If you’re unsure as to why this is such a great step forward, here’s a user need I learned at that workshop.
Amongst the attendees was a designer who worked on data visualisations. He would spend a great deal of time working with data to get it into the right format and then designing engaging, interactive views of it.
Often there were unusual peaks and troughs in the graphs and charts which needed some explanation. Maybe there had been an external event that impacted the data, or a change in methodology. Or a data quality issue that needed explaining. Or maybe just something interesting that should be highlighted to users.
What he wanted was a way for the statisticians to give him that context, so he could add notes and explanations to the diagrams. He was doing this manually and it was a lot of time and effort.

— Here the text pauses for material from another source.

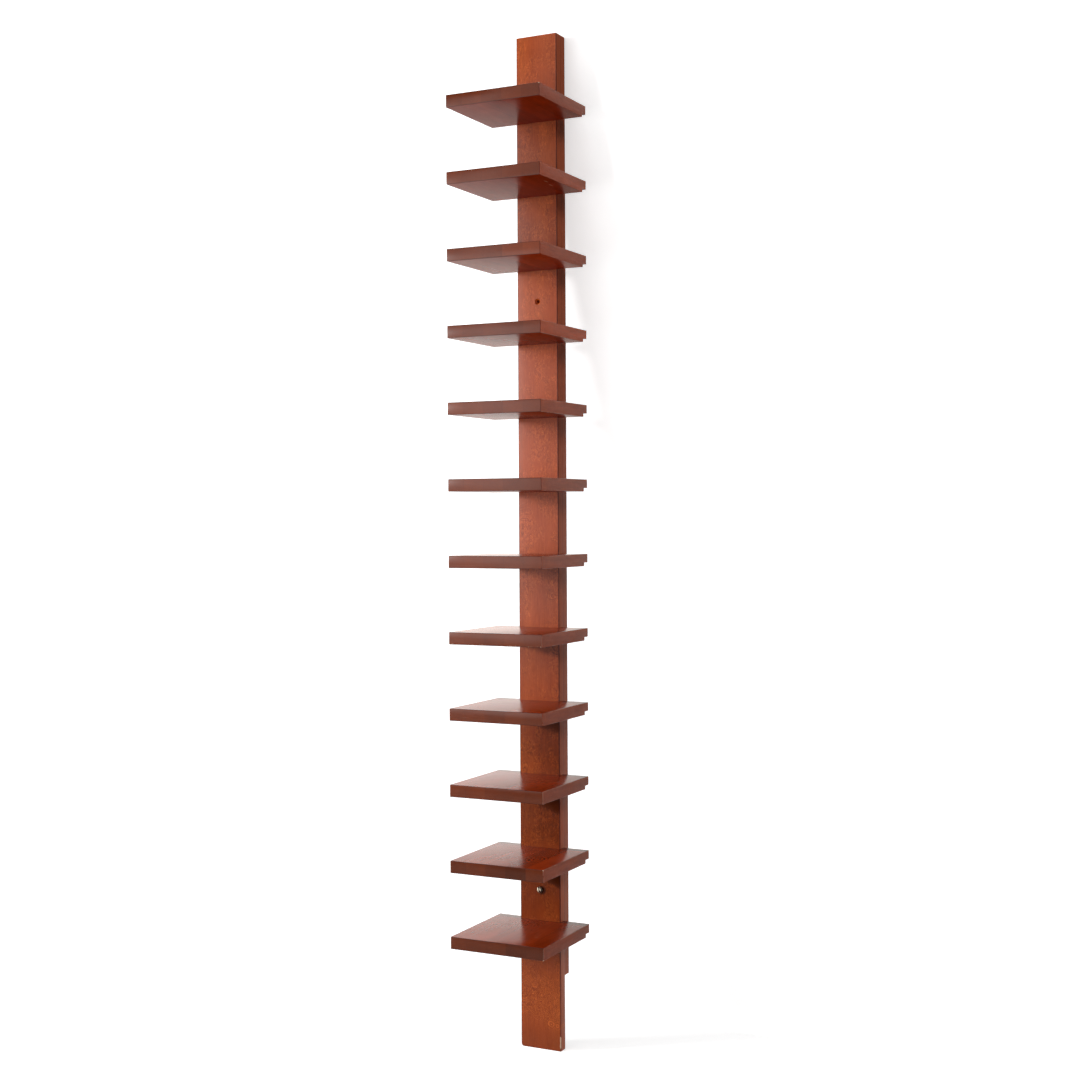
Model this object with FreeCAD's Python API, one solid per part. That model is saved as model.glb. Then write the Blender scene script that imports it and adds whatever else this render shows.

For decades statisticians have been putting these useful insights into the margins of their work. Because of the limitations of the printed page and spreadsheet tables this useful context has been relegated into footnotes for the reader to find for themselves.
But by putting this data onto the web, at individual URIs, we can deliver those numbers in context. Everything you need to know can be provided with the statistic, along with pointers to other useful information.
Giving observation unique URIs, frees statisticians from the tyranny of the document. And might help us all to share and discuss data in a much richer way.
I’m not naive enough to think that linking data can help us address issues with fake news. But it’s hard for me to imagine how being able to more easily work with data on the web isn’t at least part of the solution.